# Mother of the Bride



## Marge St Pete (Jul 21, 2011)

I love to knit and crochet but also love to sew. Made this for a friend who is the Mother of the bride.


----------



## BARBIE-s (Sep 15, 2014)

Just beautiful !


----------



## Valkyrie (Feb 26, 2011)

Beautiful :thumbup:


----------



## jumbleburt (Mar 10, 2011)

Very nice!


----------



## SallieH (Oct 20, 2014)

Just perfect for that special day!


----------



## sandyridge (Nov 15, 2014)

That is stunning and really nice that she will know it came from the love you have to offer her.


----------



## Pocahontas (Apr 15, 2011)

What a wonderful friend you are!! That dress is GORGEOUS - careful it doesn't steal the show.
You are quite the seamstress - that's prettier that "store-bought".


----------



## trish2222 (May 13, 2012)

What a beautiful outfit - your friend must be glad to have a friend like you. I'm so envious of your talent - I have a fainting fit if I've to sew on a button.
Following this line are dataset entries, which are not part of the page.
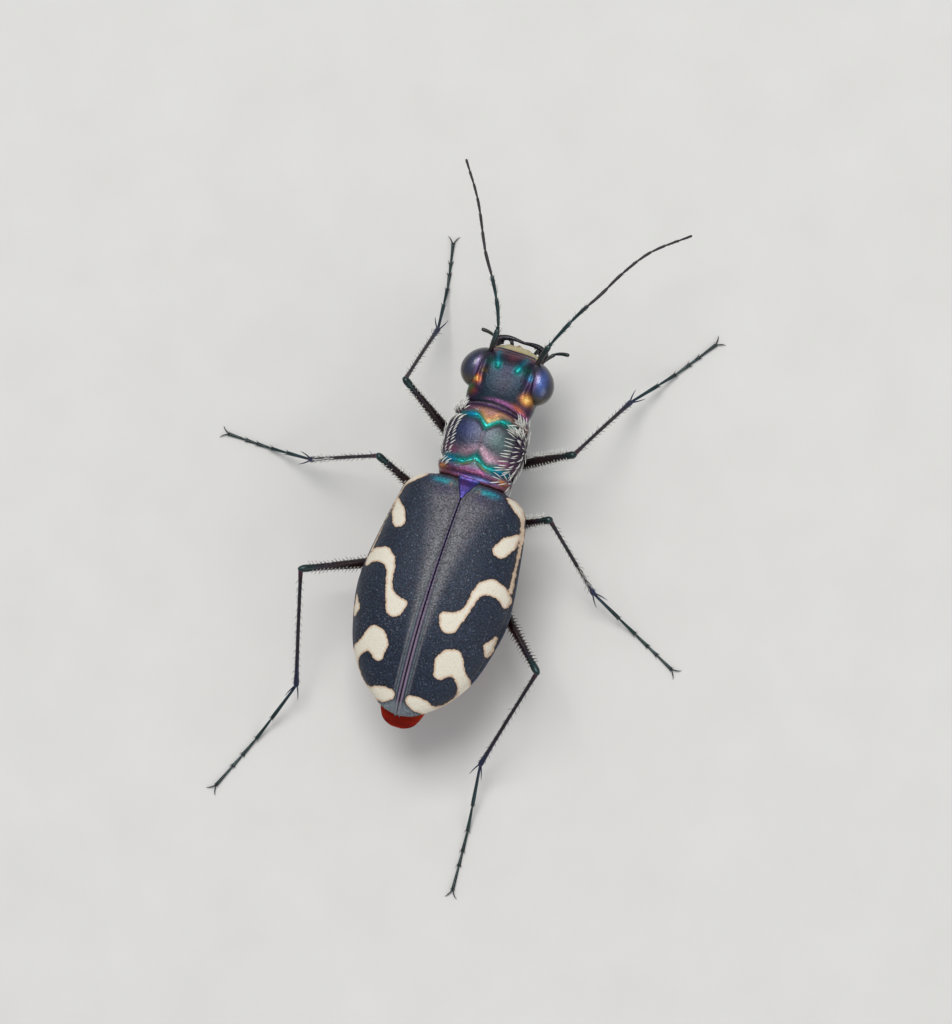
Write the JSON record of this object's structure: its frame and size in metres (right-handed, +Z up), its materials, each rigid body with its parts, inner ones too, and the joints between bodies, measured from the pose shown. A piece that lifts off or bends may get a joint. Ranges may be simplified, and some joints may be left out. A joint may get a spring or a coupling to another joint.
{
  "type": "tiger beetle",
  "caption": "Life-size tiger beetle standing on its six tarsi: dark elytra with cream bands, big eyes, sickle jaws, long legs and antennae.",
  "frame": {"origin": "on the floor, under the middle of the box round the whole beetle", "axes": "+Z up from the floor; the head faces -Y; the beetle's right side is towards -X"},
  "size_m": [0.017, 0.023, 0.0049],
  "materials": {
    "bronze_cuticle": "granular copper-bronze cuticle, green to blue in the grooves",
    "black_cuticle": "blackish purple cuticle with a copper and green sheen",
    "elytra": "matt charcoal navy with cream markings",
    "eye": "glossy grey-brown with a violet sheen",
    "cream_cuticle": "satin ivory",
    "red_abdomen": "glossy red-orange",
    "green_leg": "dark metallic teal green",
    "brown_antenna": "dull brown-black, finely downy",
    "white_hair": "stiff white to pale straw hairs"
  },
  "bodies": {
    "root": {"abdomen": "red_abdomen", "antenna_left_base": "green_leg", "antenna_left_whip": "brown_antenna", "antenna_right_base": "green_leg", "antenna_right_whip": "brown_antenna", "coxa_front_left": "black_cuticle", "coxa_front_right": "black_cuticle", "coxa_hind_left": "black_cuticle", "coxa_hind_right": "black_cuticle", "coxa_mid_left": "black_cuticle", "coxa_mid_right": "black_cuticle", "elytron_left": "elytra", "elytron_right": "elytra", "eye_left": "eye", "eye_right": "eye", "femur_front_left": "black_cuticle", "femur_front_right": "black_cuticle", "femur_hind_left": "black_cuticle", "femur_hind_right": "black_cuticle", "femur_mid_left": "black_cuticle", "femur_mid_right": "black_cuticle", "head": "bronze_cuticle", "labrum": "cream_cuticle", "mandible_left": "black_cuticle", "mandible_right": "black_cuticle", "palp_labial_left": "cream_cuticle", "palp_labial_right": "cream_cuticle", "palp_maxillary_left": "green_leg", "palp_maxillary_right": "green_leg", "pronotum": "bronze_cuticle", "scutellum": "bronze_cuticle", "tarsus_front_left": "green_leg", "tarsus_front_right": "green_leg", "tarsus_hind_left": "green_leg", "tarsus_hind_right": "green_leg", "tarsus_mid_left": "green_leg", "tarsus_mid_right": "green_leg", "thorax": "black_cuticle", "tibia_front_left": "black_cuticle", "tibia_front_right": "black_cuticle", "tibia_hind_left": "black_cuticle", "tibia_hind_right": "black_cuticle", "tibia_mid_left": "black_cuticle", "tibia_mid_right": "black_cuticle"}
  },
  "joints": []
}
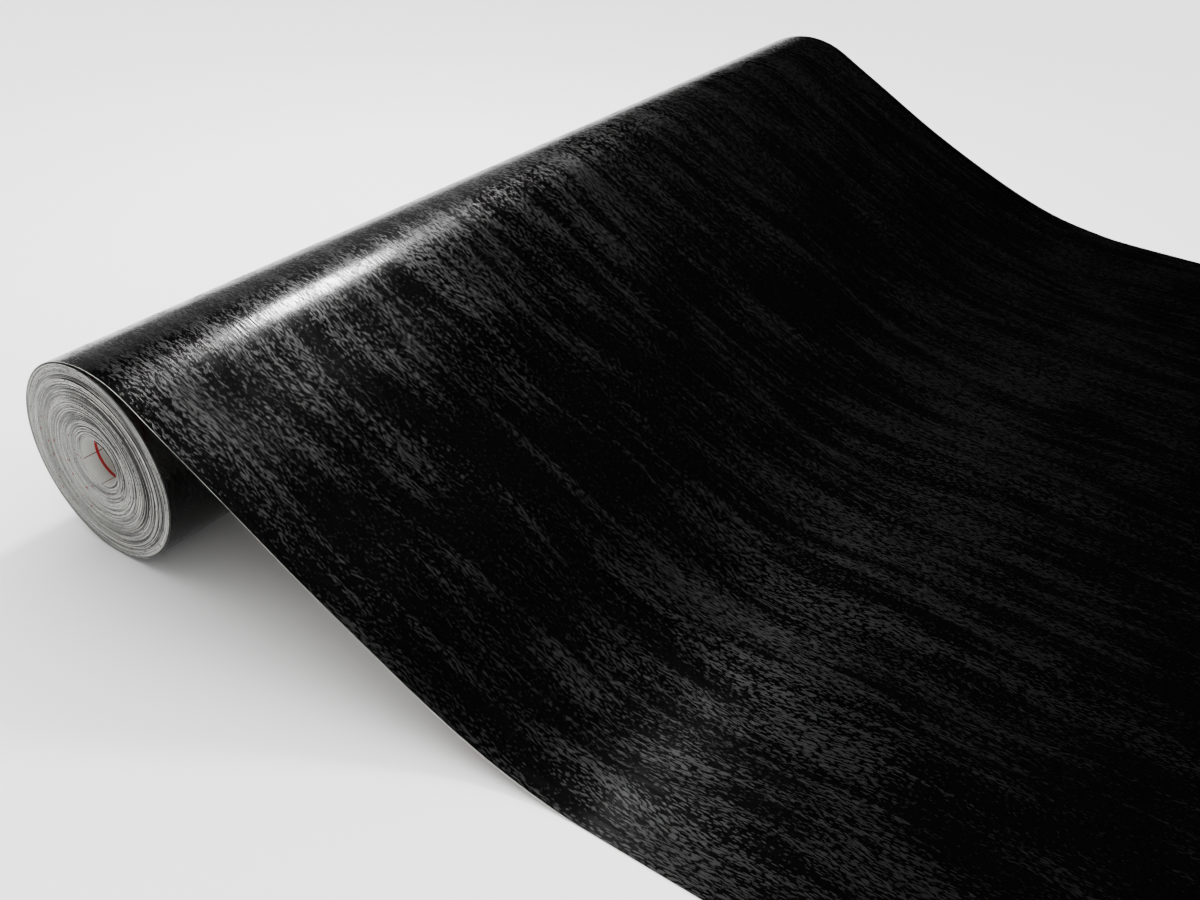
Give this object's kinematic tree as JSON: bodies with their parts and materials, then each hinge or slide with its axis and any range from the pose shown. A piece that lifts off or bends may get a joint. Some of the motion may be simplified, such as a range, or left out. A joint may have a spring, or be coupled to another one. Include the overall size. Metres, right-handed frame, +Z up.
{
  "type": "sign vinyl roll",
  "caption": "Coreless roll of black wood-grain self-adhesive film on its side, its outer end paid out flat, film face up, on its printed release liner.",
  "frame": {"origin": "on the supporting surface, under the middle of the box round the whole object", "axes": "+X along the roll's axis, +Z up, and the sheet is paid out towards -Y"},
  "size_m": [0.45, 0.3878, 0.0658],
  "materials": {
    "film": "satin",
    "adhesive": "gloss",
    "liner": "matte"
  },
  "bodies": {
    "web": {"film_outer_wrap": "film", "adhesive_outer_wrap": "adhesive", "liner_outer_wrap": "liner", "film_paid_out": "film", "adhesive_paid_out": "adhesive", "liner_paid_out": "liner"},
    "pack": {"film_wound_pack": "film", "adhesive_wound_pack": "adhesive", "liner_wound_pack": "liner"},
    "core": {"film_core_turns": "film", "adhesive_core_turns": "adhesive", "liner_core_turns": "liner"},
    "lead": {"film_lead": "film", "adhesive_lead": "adhesive", "liner_lead": "liner"},
    "flap": {"film_flap": "film", "adhesive_flap": "adhesive"}
  },
  "joints": [
    {"name": "roll_turn", "type": "hinge", "parent": "web", "child": "pack", "pos_m": [0, 0.16105, 0.0329], "axis": [1, 0, 0], "continuous": true},
    {"name": "core_telescope", "type": "slide", "parent": "pack", "child": "core", "axis": [1, 0, 0], "range_m": [-0.02, 0.02]},
    {"name": "lead_lift", "type": "hinge", "parent": "web", "child": "lead", "pos_m": [0, -0.07395, 0.00055], "axis": [-1, 0, 0], "range_deg": [0, 75]},
    {"name": "film_peel", "type": "hinge", "parent": "lead", "child": "flap", "pos_m": [0, -0.13395, 0.0071], "axis": [-1, 0, 0], "range_deg": [0, 150]}
  ]
}
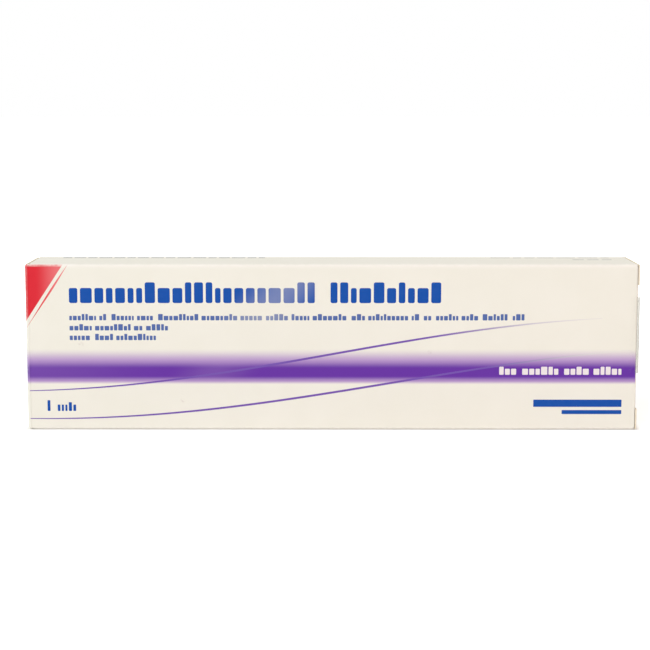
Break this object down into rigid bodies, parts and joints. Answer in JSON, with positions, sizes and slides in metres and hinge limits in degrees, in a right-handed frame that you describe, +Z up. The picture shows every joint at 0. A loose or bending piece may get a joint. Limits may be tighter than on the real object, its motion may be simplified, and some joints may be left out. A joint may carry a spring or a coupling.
{
  "type": "folding carton",
  "caption": "Long tuck-end folding carton for a home test stick, with a hinged end closure, a clear film seal, and a foil pouch and a folded leaflet inside.",
  "frame": {"origin": "centre of the base, on the surface that the carton stands on", "axes": "+X along the carton's length towards the sealed end, -Y out of the front panel, +Z up"},
  "size_m": [0.1501, 0.0192, 0.041],
  "materials": {
    "printed_board": "coated folding boxboard, warm white, satin",
    "clear_film": "clear self-adhesive film, glossy",
    "pouch_foil": "white-lacquered aluminium foil laminate",
    "leaflet_paper": "thin uncoated paper"
  },
  "bodies": {
    "carton_body": {"carton": "printed_board", "clear_seal": "clear_film", "foil_pouch": "pouch_foil", "leaflet": "leaflet_paper"},
    "closure_flap": {"left_closure": "printed_board"}
  },
  "joints": [
    {"name": "left_closure_hinge", "type": "hinge", "parent": "carton_body", "child": "closure_flap", "pos_m": [-0.07435, -0.00885, 0.0205], "axis": [0, 0, 1], "range_deg": [0, 125]}
  ]
}
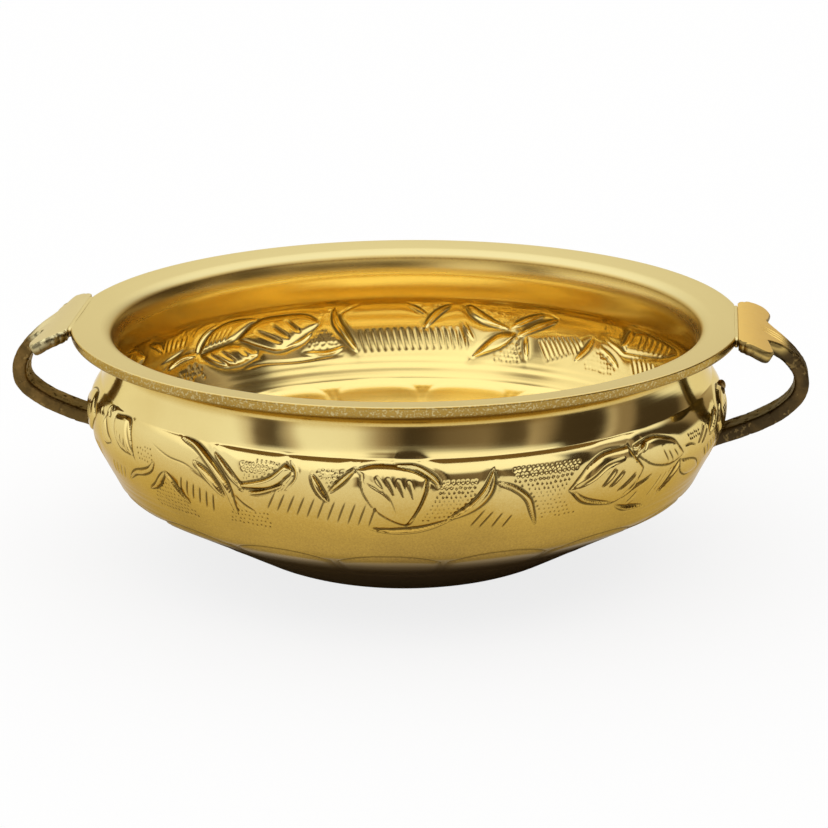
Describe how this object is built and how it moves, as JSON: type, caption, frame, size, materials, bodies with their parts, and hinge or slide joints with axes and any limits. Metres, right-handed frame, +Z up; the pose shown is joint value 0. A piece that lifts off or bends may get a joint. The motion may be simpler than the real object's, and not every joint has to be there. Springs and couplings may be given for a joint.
{
  "type": "urli bowl",
  "caption": "Wide shallow brass ritual bowl with a flat flared lip, chased leaf band, round belly and cast leaf loop handles, resting on a flat base.",
  "frame": {"origin": "middle of the flat base, on the surface the bowl stands on", "axes": "+Z up through the open mouth, +X through the right handle, -Y towards the front"},
  "size_m": [0.3048, 0.254, 0.092],
  "materials": {
    "bowl_brass": "turned and polished",
    "handle_brass": "rough cast, leaf face filed smooth",
    "braze_brass": "dull, as brazed"
  },
  "bodies": {
    "root": {"bowl": "bowl_brass", "right_handle": "handle_brass", "right_rim_braze": "braze_brass", "right_belly_braze": "braze_brass", "left_handle": "handle_brass", "left_rim_braze": "braze_brass", "left_belly_braze": "braze_brass"}
  },
  "joints": []
}
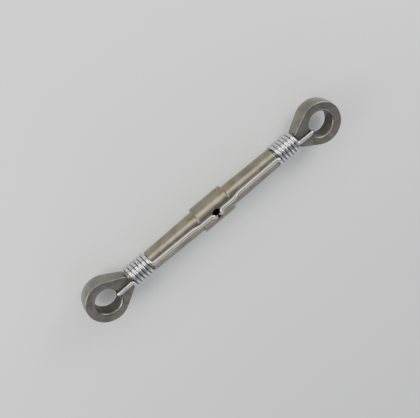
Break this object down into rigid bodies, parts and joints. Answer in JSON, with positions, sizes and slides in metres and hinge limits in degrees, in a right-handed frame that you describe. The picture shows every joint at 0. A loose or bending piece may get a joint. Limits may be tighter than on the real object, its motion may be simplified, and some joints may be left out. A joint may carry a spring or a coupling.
{
  "type": "rigging turnbuckle",
  "caption": "Barrel turnbuckle with a screwed eye at each end, coupled opposite-hand threads, and locking wires wound round both shanks and hooked into a hole through the middle collar.",
  "frame": {"origin": "middle of the barrel, where the long axis crosses the hole through the collar", "axes": "+X along the turnbuckle towards eye end B, +Z along the bores of the eyes and the hole through the collar"},
  "size_m": [0.1144, 0.0164, 0.0132],
  "materials": {
    "barrel_metal": "satin, warm olive-grey turned metal",
    "eye_steel": "satin, dark warm grey forged steel with lighter rubbed edges",
    "bright_wire": "bright drawn stainless wire"
  },
  "bodies": {
    "eye_end_a": {"eye_end_a": "eye_steel"},
    "lock_wires": {"lock_wire_a": "bright_wire", "lock_wire_b": "bright_wire"},
    "barrel": {"barrel": "barrel_metal"},
    "eye_end_b": {"eye_end_b": "eye_steel"}
  },
  "joints": [
    {"name": "eye_a_slide", "type": "slide", "parent": "eye_end_a", "child": "lock_wires", "axis": [1, 0, 0], "range_m": [0, 0.008], "deforming": ["lock_wire_a"]},
    {"name": "barrel_turn", "type": "hinge", "parent": "lock_wires", "child": "barrel", "pos_m": [0, 0, 0], "axis": [1, 0, 0], "range_deg": [0, 2880]},
    {"name": "eye_b_slide", "type": "slide", "parent": "lock_wires", "child": "eye_end_b", "axis": [1, 0, 0], "range_m": [0, 0.008], "deforming": ["lock_wire_b"]}
  ],
  "couplings": [
    {"joint": "barrel_turn", "follows": "eye_a_slide", "rad_per_m": 6283.2},
    {"joint": "eye_b_slide", "follows": "eye_a_slide", "ratio": 1}
  ]
}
It's a wonder my knitting gets sewn up at all, ever :lol: 

Oh, and the colour picked is gorgeous.


----------



## MissNettie (Dec 15, 2012)

Wow! :thumbup: :thumbup:


----------



## willi66 (Aug 30, 2012)

Beautiful


----------



## Tapraol (Mar 15, 2013)

Beautiful dress!


----------



## crafterwantabe (Feb 26, 2013)

What a beautiful dress.the color is very pretty..


----------



## Xay-Zays.auntie (Aug 26, 2013)

Very nice.. love the color!


----------



## bundyanne07 (Aug 24, 2014)

Lucky the lady who has a friend that would make this beautiful gown. Well done.


----------



## lil rayma (Mar 29, 2012)

Wonderful. She must be over the moon with that dress. She will look lovely on that very special day.


----------



## jonibee (Nov 3, 2011)

Beautiful.. :thumbup: :thumbup: :thumbup:


----------



## borealjo (Jan 12, 2015)

Well done! Very professional-looking sewing job. Be proud...you deserve it. I work in a bridal shop and your creation would fit right in.


----------



## Mad loch (May 21, 2013)

Beautiful &#128077;


----------



## NYBev (Aug 23, 2011)

All I can do is gasp. How beautiful that dress is!


----------



## dotcarp2000 (Sep 5, 2011)

Wow and wow! That is just gorgeous and the color is stunning.


----------



## jomacoy (Feb 9, 2013)

Beautiful!


----------



## gloriam (Aug 11, 2011)

That is stunning.


----------



## yona (Feb 7, 2011)

Beautiful


----------



## 121008 (Sep 15, 2014)

That is stunning!! Nice work! &#128077;


----------



## tweeter (Dec 22, 2012)

Beautiful dress


----------



## Limey287 (Nov 6, 2011)

gorgeous


----------



## AlderRose (May 5, 2011)

It's beautiful. What a good friend you are.


----------



## Montana Gramma (Dec 19, 2012)

She will look beautiful!


----------



## Nancylynn1946 (Nov 19, 2012)

Absolutely gorgeous.


----------



## Nancylynn1946 (Nov 19, 2012)

Absolutely gorgeous.


----------



## Madelyn (Aug 16, 2014)

Lovely!


----------



## Grammy Toni (Apr 30, 2011)

Beautiful dress, and capelet, and color too.


----------



## riversong200 (Apr 20, 2014)

Gorgeous!


----------



## mombr4 (Apr 21, 2011)

what a beautiful dress for the special day. She will look stunning.


----------



## Damama (Oct 2, 2011)

That is beautiful! Good job


----------



## Marge St Pete (Jul 21, 2011)

Thank you all for the kind words.


----------



## Cassews (Apr 10, 2013)

Very pretty !!!!


----------



## Betsy's World (Mar 21, 2014)

Beautiful :thumbup: :thumbup: :thumbup:


----------



## vonnienz11 (May 13, 2011)

very nice and I love the colour too


----------